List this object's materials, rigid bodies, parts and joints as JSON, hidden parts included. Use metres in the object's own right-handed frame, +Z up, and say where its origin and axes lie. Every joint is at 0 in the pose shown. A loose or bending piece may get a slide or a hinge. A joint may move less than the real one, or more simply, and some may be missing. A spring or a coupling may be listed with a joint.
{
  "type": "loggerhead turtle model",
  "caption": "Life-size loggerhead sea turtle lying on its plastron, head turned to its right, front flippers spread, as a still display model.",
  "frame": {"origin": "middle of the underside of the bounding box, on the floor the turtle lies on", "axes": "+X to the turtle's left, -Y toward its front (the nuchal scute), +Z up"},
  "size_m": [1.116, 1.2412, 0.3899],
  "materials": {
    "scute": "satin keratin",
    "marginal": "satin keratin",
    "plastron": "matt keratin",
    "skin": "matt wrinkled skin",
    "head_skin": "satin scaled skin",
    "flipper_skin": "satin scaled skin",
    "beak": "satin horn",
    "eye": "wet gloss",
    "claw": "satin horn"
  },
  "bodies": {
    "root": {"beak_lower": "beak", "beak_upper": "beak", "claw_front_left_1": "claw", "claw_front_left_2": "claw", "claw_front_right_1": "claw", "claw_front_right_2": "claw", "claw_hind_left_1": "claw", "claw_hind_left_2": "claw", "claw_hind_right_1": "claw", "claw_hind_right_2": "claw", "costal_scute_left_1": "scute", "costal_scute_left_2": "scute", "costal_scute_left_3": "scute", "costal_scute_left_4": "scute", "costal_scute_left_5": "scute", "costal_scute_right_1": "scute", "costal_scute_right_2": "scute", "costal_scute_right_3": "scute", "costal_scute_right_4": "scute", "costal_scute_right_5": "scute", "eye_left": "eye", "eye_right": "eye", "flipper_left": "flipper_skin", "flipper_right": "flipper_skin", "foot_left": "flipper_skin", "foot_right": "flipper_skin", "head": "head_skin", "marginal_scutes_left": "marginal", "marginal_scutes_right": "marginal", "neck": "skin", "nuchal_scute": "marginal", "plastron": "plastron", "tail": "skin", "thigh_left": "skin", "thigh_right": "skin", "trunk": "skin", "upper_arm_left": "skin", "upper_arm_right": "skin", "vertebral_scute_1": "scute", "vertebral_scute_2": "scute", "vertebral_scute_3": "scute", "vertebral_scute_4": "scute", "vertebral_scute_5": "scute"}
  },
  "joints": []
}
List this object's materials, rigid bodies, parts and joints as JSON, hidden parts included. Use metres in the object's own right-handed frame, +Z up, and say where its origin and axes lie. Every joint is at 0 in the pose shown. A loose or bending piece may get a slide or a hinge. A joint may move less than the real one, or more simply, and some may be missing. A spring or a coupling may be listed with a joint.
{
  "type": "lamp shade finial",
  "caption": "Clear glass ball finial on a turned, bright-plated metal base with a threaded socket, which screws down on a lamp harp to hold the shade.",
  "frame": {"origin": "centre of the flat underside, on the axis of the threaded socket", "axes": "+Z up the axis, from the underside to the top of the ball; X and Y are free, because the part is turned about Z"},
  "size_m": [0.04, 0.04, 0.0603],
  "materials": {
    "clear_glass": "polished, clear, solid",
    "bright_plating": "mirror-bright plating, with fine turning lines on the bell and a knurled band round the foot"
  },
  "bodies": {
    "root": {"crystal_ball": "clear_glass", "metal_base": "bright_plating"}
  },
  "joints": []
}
+ + + + +
Repeat the data in its entirety, character for character.

Output of the exercise:
List this object's materials, rigid bodies, parts and joints as JSON, hidden parts included. Use metres in the object's own right-handed frame, +Z up, and say where its origin and axes lie. Every joint is at 0 in the pose shown. A loose or bending piece may get a slide or a hinge. A joint may move less than the real one, or more simply, and some may be missing. A spring or a coupling may be listed with a joint.
{
  "type": "loggerhead turtle model",
  "caption": "Life-size loggerhead sea turtle lying on its plastron, head turned to its right, front flippers spread, as a still display model.",
  "frame": {"origin": "middle of the underside of the bounding box, on the floor the turtle lies on", "axes": "+X to the turtle's left, -Y toward its front (the nuchal scute), +Z up"},
  "size_m": [1.116, 1.2412, 0.3899],
  "materials": {
    "scute": "satin keratin",
    "marginal": "satin keratin",
    "plastron": "matt keratin",
    "skin": "matt wrinkled skin",
    "head_skin": "satin scaled skin",
    "flipper_skin": "satin scaled skin",
    "beak": "satin horn",
    "eye": "wet gloss",
    "claw": "satin horn"
  },
  "bodies": {
    "root": {"beak_lower": "beak", "beak_upper": "beak", "claw_front_left_1": "claw", "claw_front_left_2": "claw", "claw_front_right_1": "claw", "claw_front_right_2": "claw", "claw_hind_left_1": "claw", "claw_hind_left_2": "claw", "claw_hind_right_1": "claw", "claw_hind_right_2": "claw", "costal_scute_left_1": "scute", "costal_scute_left_2": "scute", "costal_scute_left_3": "scute", "costal_scute_left_4": "scute", "costal_scute_left_5": "scute", "costal_scute_right_1": "scute", "costal_scute_right_2": "scute", "costal_scute_right_3": "scute", "costal_scute_right_4": "scute", "costal_scute_right_5": "scute", "eye_left": "eye", "eye_right": "eye", "flipper_left": "flipper_skin", "flipper_right": "flipper_skin", "foot_left": "flipper_skin", "foot_right": "flipper_skin", "head": "head_skin", "marginal_scutes_left": "marginal", "marginal_scutes_right": "marginal", "neck": "skin", "nuchal_scute": "marginal", "plastron": "plastron", "tail": "skin", "thigh_left": "skin", "thigh_right": "skin", "trunk": "skin", "upper_arm_left": "skin", "upper_arm_right": "skin", "vertebral_scute_1": "scute", "vertebral_scute_2": "scute", "vertebral_scute_3": "scute", "vertebral_scute_4": "scute", "vertebral_scute_5": "scute"}
  },
  "joints": []
}
List this object's materials, rigid bodies, parts and joints as JSON, hidden parts included. Use metres in the object's own right-handed frame, +Z up, and say where its origin and axes lie. Every joint is at 0 in the pose shown. A loose or bending piece may get a slide or a hinge. A joint may move less than the real one, or more simply, and some may be missing. A spring or a coupling may be listed with a joint.
{
  "type": "lamp shade finial",
  "caption": "Clear glass ball finial on a turned, bright-plated metal base with a threaded socket, which screws down on a lamp harp to hold the shade.",
  "frame": {"origin": "centre of the flat underside, on the axis of the threaded socket", "axes": "+Z up the axis, from the underside to the top of the ball; X and Y are free, because the part is turned about Z"},
  "size_m": [0.04, 0.04, 0.0603],
  "materials": {
    "clear_glass": "polished, clear, solid",
    "bright_plating": "mirror-bright plating, with fine turning lines on the bell and a knurled band round the foot"
  },
  "bodies": {
    "root": {"crystal_ball": "clear_glass", "metal_base": "bright_plating"}
  },
  "joints": []
}